3. Version Everything
Rules change. Requirements evolve. Always keep history:
# Query rule history for any table
SELECT version, created_at, user_prompt, rules
FROM dq_rules_events
WHERE table_name = 'catalog.schema.table'
ORDER BY version DESC;
4. Fail Gracefully
External services fail. Handle it gracefully:
def get_catalogs(self) -> List[str]:
try:
return self.execute_sql("SHOW CATALOGS")
except Exception as e:
logger.error(f"Catalog query failed: {e}")
return ["main"] # Sensible default
5. Make AI Interactions Observable
AI responses can be unpredictable. Log everything:
def analyze_rules(rules, table_name, prompt):
logger.info(f"AI Analysis Request: table={table_name}, rules={len(rules)}")
result = call_ai(...)
logger.info(f"AI Analysis Response: score={result.get('quality_score')}")
return result
TL;DR
DQX Data Quality Manager is an AI-powered Databricks App that lets you generate, validate, and version data quality rules using natural language.
Prerequisites:
- Databricks workspace (With Lakebase Autoscaling enabled)
- Unity Catalog enabled
- SQL Warehouse (Serverless recommended)
- Model Serving endpoint access
Get Started:
- git clone https://github.com/dediggibyte/databricks_dqx_agent.git
- cd databricks_dqx_agent
- create your .env file with the required variables.
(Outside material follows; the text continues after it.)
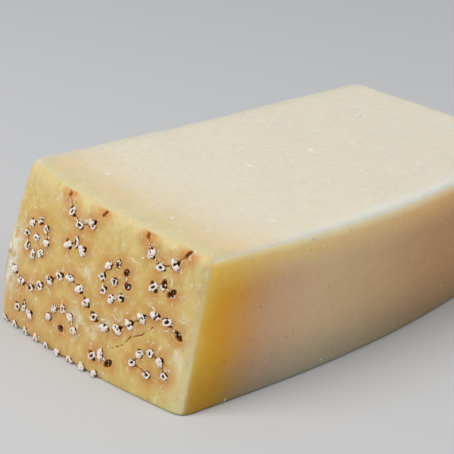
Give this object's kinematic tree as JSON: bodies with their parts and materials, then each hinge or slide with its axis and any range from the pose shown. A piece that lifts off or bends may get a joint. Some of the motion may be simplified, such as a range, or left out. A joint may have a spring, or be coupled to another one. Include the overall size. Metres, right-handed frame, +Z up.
{
  "type": "parmesan chunk",
  "caption": "Chunk of hard cheese cut from a wheel: bulging rind with a moulded pattern of pits at one end, smooth pale cut faces.",
  "frame": {"origin": "on the table, under the middle of the box that just holds the chunk", "axes": "+X from the rind to the far end, +Y towards the straight left side, +Z up from the table"},
  "size_m": [0.165, 0.0914, 0.0494],
  "materials": {
    "cheese": "waxy hard cheese: cream cut faces that turn amber towards a yellow-ochre rind with bloom-filled pits"
  },
  "bodies": {
    "root": {"cheese_chunk": "cheese"}
  },
  "joints": []
}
- databricks bundle deploy -t dev
Resources:
- https://github.com/dediggibyte/databricks_dqx_agent
- https://dediggibyte.github.io/databricks_dqx_agent/
- https://databrickslabs.github.io/dqx/
Conclusion
Data quality has long been the domain of specialists. With DQX Data Quality Manager, we've shown that:
- Natural language can replace complex syntax - Anyone can describe quality requirements
- AI understands data context - Rules are tailored to actual data characteristics
- Enterprise security is non-negotiable - OBO ensures proper access control
- Modern platforms accelerate development - Databricks Apps + DAB = rapid deployment
- Open source enables collaboration - Build on our work, contribute improvements
The future of data quality is AI-native, user-friendly, and democratized. We've built a foundation - now it's your turn to extend it.